12. Ceza Dairesi Esas No: 2019/8832 Karar No: 2020/773 Karar Tarihi: 21.01.2020
Taksirle yaralama - Yargıtay 12. Ceza Dairesi 2019/8832 Esas 2020/773 Karar Sayılı İlamı
Özet:
Çocuk Mahkemesi'nde görülen davada, suça sürüklenen çocuk taksirle yaralama suçundan mahkum edildi. Ancak, dosyanın incelenmesi sonucu suça sürüklenen çocuğun cezasının haksız olduğuna karar verildi. Katılan vekilinin diğer itirazları reddedilirken, yargılama sonucunda Adli Tıp Kurumu'ndan alınacak raporun ardından yaralanmanın TCK'nın 89/3. madde ve fıkraları kapsamında olup olmadığı belirlenmesi gerektiği belirtildi. Kararda TCK'nın 89/1, 89/2-b, 31/3 ve 52/4. maddeleri ile 89/3. madde ve fıkraları hakkında detaylı açıklamalar bulunmamaktadır.
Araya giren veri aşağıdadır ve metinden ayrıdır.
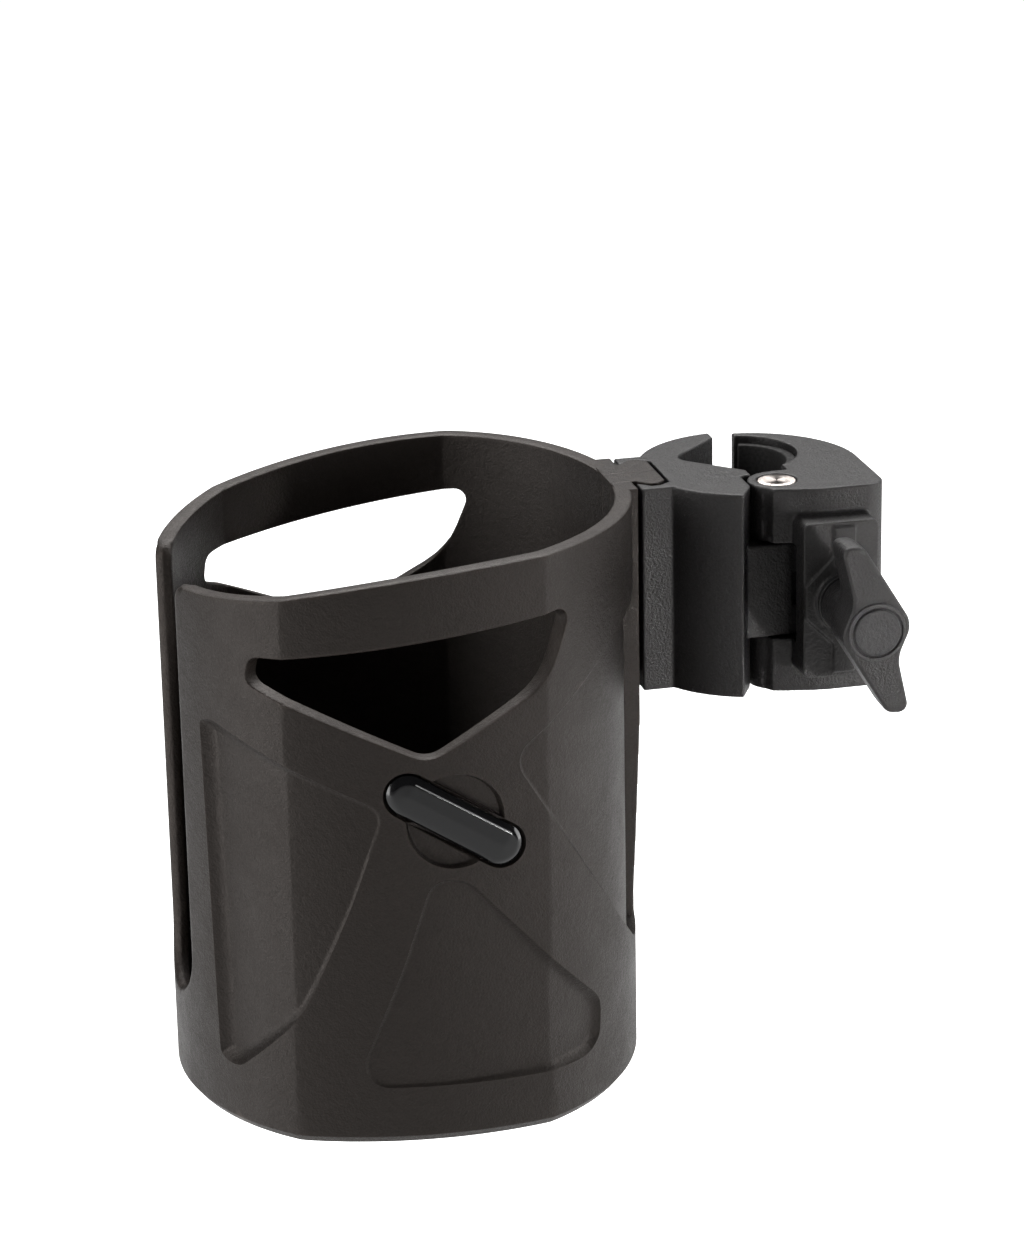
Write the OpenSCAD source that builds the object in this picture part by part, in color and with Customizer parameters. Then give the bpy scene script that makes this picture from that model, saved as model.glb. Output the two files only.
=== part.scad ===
// Clamp-on cup holder: an open cup with a handle slot hangs by a dovetail on a
// two-jaw tube clamp that a wing knob closes.
// Origin: tube axis at the clamp's mid height. +X from the cup to the clamp, +Z up.

/* [Tube and clamp] */
// Diameter of the tube that the clamp grips
tube_d = 20; // [18:1:22]
// Height of both jaws
jaw_h = 44; // [40:1:50]
// Radius of the clamp's round outside
jaw_r = 23.2; // [22.5:0.1:24]
// Thickness of the rubber pad in the moving jaw
pad_t = 2.2; // [1.5:0.1:2.5]
// Height of the middle knuckle of the fixed jaw
knuckle_h = 20; // [18:1:22]

/* [Knob] */
// Length of the wing knob from tip to tip
wing_l = 36; // [32:1:40]
// Thickness of the wings along the screw
wing_t = 11.6; // [9:0.1:13]
// Diameter of the screw
screw_d = 6; // [5:1:6]

/* [Cup] */
// Height of the cup at its clamp side
cup_h = 123.5; // [110:1:130]
// Wall of the cup
wall = 3.5; // [3:0.1:4]
// Thickness of the floor
floor_t = 3.5; // [3:0.1:5]
// Width of the slot for a mug's handle
slot_w = 23; // [20:1:30]
// Depth of the shallow panels in the wall
panel_d = 1; // [0.6:0.1:1.4]

/* [Hidden] */
$fn = 96;

black = "#232323";
grey = "#38342f";
steel = "#b9babb";

// clamp
grip_r = tube_d / 2 + 0.1;      // V flanks and pad stand this far from the tube's axis
half = jaw_h / 2;
mid_y = -8;                     // middle of the dovetail and of the jaws' outside
cup_mid = -10.5;                // middle of the cup
pin = [2.1, -20.7];             // hinge pin's axis
nut = [11.8, -20.7];            // barrel nut's axis, and the screw's x
pin_r = 2.5;
knuckle_r = 6.1;
gap = 0.35;                     // play between pieces that move past each other
arm_r = 5.8;                    // round end of the arm that holds the nut
stud_r = screw_d / 2;
run = 0.06;                     // play of a shaft in its hole
split_l = -2;                   // right end of the fixed jaw
split_r = 2.6;                  // left end of the moving jaw
plate_y = -36;                  // front of the plate under the knob
plate_w = 16;
plate_h = 33.2;
boss_y = plate_y - 1.4;         // round seat of the washer
washer_t = 1.2;
knob_y = boss_y - 0.3 - washer_t; // knob's end at the washer
knob_face = -58;

// dovetail: [x, half width]
neck_x = -27;
dove = [[neck_x - 2, 6.4], [-26.3, 6.4], [-23.6, 9], [-22, 9], [-19.6, 7.2]];
dove_floor = -20;               // the tongue stands on the socket's floor

// cup outline: two arcs at the ends, two flatter arcs along the sides
cup_x2 = -27.9;                 // outside at the clamp
cup_x1 = -125.8;                // outside at the handle slot
end2 = [-78.14, 50.24];           // [centre x, radius] of the clamp-side arc
end1 = [-74.2, 51.6];           // of the slot-side arc
side = [-72.5, 41, 87.6];       // [centre x, centre beyond the middle, radius] of a side
edge2 = -55.8;                  // crease between side and clamp-side arc
edge1 = -108.2;                 // crease between side and slot-side arc
rim_z = 22.4;                   // crest of the rim
cup_z = rim_z - cup_h;          // underside
rim_r = 357;                    // the rim falls towards the slot along this arc
rim_x = -40;                    // where the crest is
slot_z = cup_z + 21.1;          // slot's lowest point

// panels and windows in the wall: corners [x, z, corner radius]
window_pts = [[-114.2, -2.6, 2.2], [-113.2, 2.8, 2], [-49.8, 10.3, 2.2], [-55.3, -4.3, 17], [-80.3, -18.2, 6]];
handle_panel = [[-121.6, -11.8, 1.8], [-89.2, -28.2, 3.8], [-96.4, -49, 60], [-105.5, -71, 40],
                [-120.6, -91.6, 2]];
lower_panel = [[-80.4, -43.4, 4.5], [-73.2, -43.8, 7], [-43.4, -77.5, 7], [-43.8, -88.8, 5],
               [-97, -88.2, 5], [-86.5, -62, 60]];
clamp_panel = [[-24, 3.6, 1], [-38, -0.6, 30], [-63.6, -19, 5], [-31.4, -73, 2], [-24, -73, 1]];
badge_at = [-75.2, -31.2];
badge_r = 10;
pill_l = 31;                    // length of the badge
pill_r = 4.3;
pill_tilt = 33;

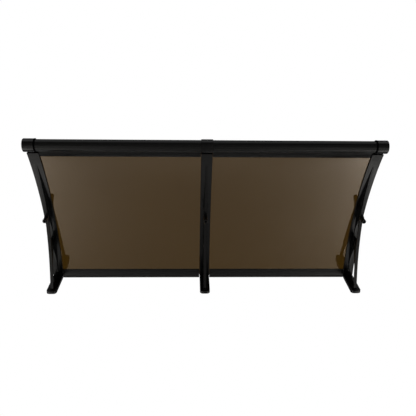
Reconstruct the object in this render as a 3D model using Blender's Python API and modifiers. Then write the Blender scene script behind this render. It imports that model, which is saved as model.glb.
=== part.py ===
"""Door canopy: two tinted polycarbonate sheets bent over three moulded wall brackets.

Metres, +Z up. The wall is the plane Y = 0 and the canopy reaches out to -Y. X = 0 is the middle bracket and
Z = 0 is the underside of the sheets at the wall.

Side views are drawn as (d, z): d is the distance from the wall and z the height. s is the distance from the
wall measured along the underside of the sheets, which run level at first and then follow an arc downwards.
"""

import math

import bmesh
import bpy
from mathutils import Matrix, Vector

# Overall
CAP_TO_CAP = 1.200
PROJECTION = 0.600
BRACKET_FROM_END = 0.0265
FIT_GAP = 0.0003
SIDE_CLEARANCE = 0.0007

# Sheets
SHEET_THICKNESS = 0.003
SHEET_LEVEL_RUN = 0.028
SHEET_RADIUS = 1.000
SHEET_SIDE_GAP = 0.001
SHEET_STEPS = 22

# Front rail: a tube with a slotted tail, drawn with the tube's middle at (0, 0) and the tail along +x
TUBE_DIAMETER = 0.0395
TUBE_RISE = 0.006
RAIL_WALL = 0.0016
TAIL_LENGTH = 0.02375
SLOT_BEHIND_TUBE = 0.00075
TUBE_SIDES = 48

# Caps and sleeve on the front rail
CAP_BEFORE_TAIL = 0.0047
CAP_WALL = 0.0021
CAP_RIM_RISE = 0.0006
CAP_RIM_LENGTH = 0.005
CAP_END_WALL = 0.0035
CAP_ROUND = 0.003
CAP_SIDES = 44
SLEEVE_WALL = 0.00245
SLEEVE_SHORTER = 0.0004
SLEEVE_KEY_AT = math.radians(-65)
SLEEVE_KEY_WIDTH = 0.0034
SLEEVE_KEY_HEIGHT = 0.0006
SLEEVE_SLIT_AT = math.radians(-83)
SLEEVE_SLIT_WIDTH = 0.0012

# Rear rail and its seal
REAR_RAIL_FRONT = 0.0353
REAR_RAIL_BACK = 0.0075
SEAL_BACK = 0.0004
SEAL_HEIGHT = 0.012

# Bracket: flange and the rib on its top that the sheets lie beside
FLANGE_WIDTH = 0.0385
FLANGE_THICKNESS = 0.005
LOCATING_RIB_WIDTH = 0.007

# Bracket: web and brace, which narrows from one distance from the wall to another
WEB_THICKNESS = 0.005
BRACE_WIDTH = 0.0115
BRACE_FRONT_WIDTH = 0.0057
BRACE_NARROWS = (0.300, 0.420)
BRACE_THICKNESS = 0.006
BRACE_SHORT_OF_FRONT = 0.100
BRACE_END_STEP = 0.0006
BRACE_RUN_IN = 0.010
BRACE_TOP_AT = 0.240
BRACE_TOP_DROP = 0.0745
HEEL_START = 0.036
HEEL_MIDDLE_AT = 0.024
HEEL_MIDDLE_DROP = 0.005
HEEL_END_DROP = 0.008
EDGE_ROUND = 0.0008

# Bracket: the web's two leaf-shaped openings and the ring between them
FRONT_LEAF = (0.190, 0.268)
REAR_LEAF = (0.0285, 0.1465)
LEAF_BORDER = 0.0025
LEAF_POINT = 2.2
LEAF_CORNER = 0.005
RING_AT = 0.168
RING_DROP = 0.037
RING_DIAMETER = 0.032
RING_WIDTH = 0.0118
RING_HOLE = 0.019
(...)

Taksirle yaralama suçundan suça sürüklenen çocuğun mahkumiyetine ilişkin hüküm suça sürüklenen çocuk ve katılan vekili tarafından temyiz edilmekle dosya incelenerek gereği düşünüldü: Yapılan yargılamaya, toplanıp karar yerinde gösterilen delillere, mahkemenin kovuşturma sonuçlarına uygun olarak oluşan kanaat ve takdirine, incelenen dosya kapsamına göre, suça sürüklenen çocuğun cezanın haksız olduğuna, mağdur olduğuna ilişkin, katılan vekilinin ise sair temyiz itirazlarının reddine, ancak; Olay günü saat 17.00 sıralarında suça sürüklenen çocuğun idaresindeki bisiklet ile meskun mahalde bölünmüş tek yönlü cadde üzerinde ters yönde seyir halindeyken bisikletinin tekerinden ses gelmesi üzerine arkasına döndüğü, tekrar önüne dönüp baktığında ise istikametine göre sol tarafından park halindeki araçların arasından karşıdan karşıya geçmek için yolu kontrol etmeye çalışan katılan yayanın kafa kısımlarına çarpması sonucu, katılanın 16.07.2012 tarihli İstanbul Adli Tıp Şube Müdürlüğü tarafından düzenlenen raporuna göre hayat foksiyonlarını ORTA (2) derecede etkileyecek nitelikte kemik kırığı oluştuğu olayda, katılanın farklı oturumlarda yüzünün sol tarafında his kaybı yaşadığına, yüzünün fiziki şeklinin değiştiğine ilişkin beyanları doğrultusunda katılana ait tüm tedavi evraklarının getirilerek, gerekli görülmesi halinde de katılanın bizzat muayene edilmesi suretiyle Adli Tıp Kurumundan aldırılacak raporun ardından, yaralanmanın TCK’nın 89/3. madde ve fıkraları kapsamında olup olmadığı belirlendikten sonra sanığın hukuki durumunun değerlendirilmesi gerektiğinin gözetilmemesi, Kanuna aykırı olup, katılan vekilinin temyiz itirazları bu itibarla yerinde görüldüğünden, hükmün bu sebepten dolayı 5320 sayılı Kanunun 8. maddesi uyarınca halen uygulanmakta olan 1412 sayılı CMUK"un 321. maddesi gereğince isteme aykırı olarak BOZULMASINA, 21.01.2020 tarihinde oybirliğiyle karar verildi.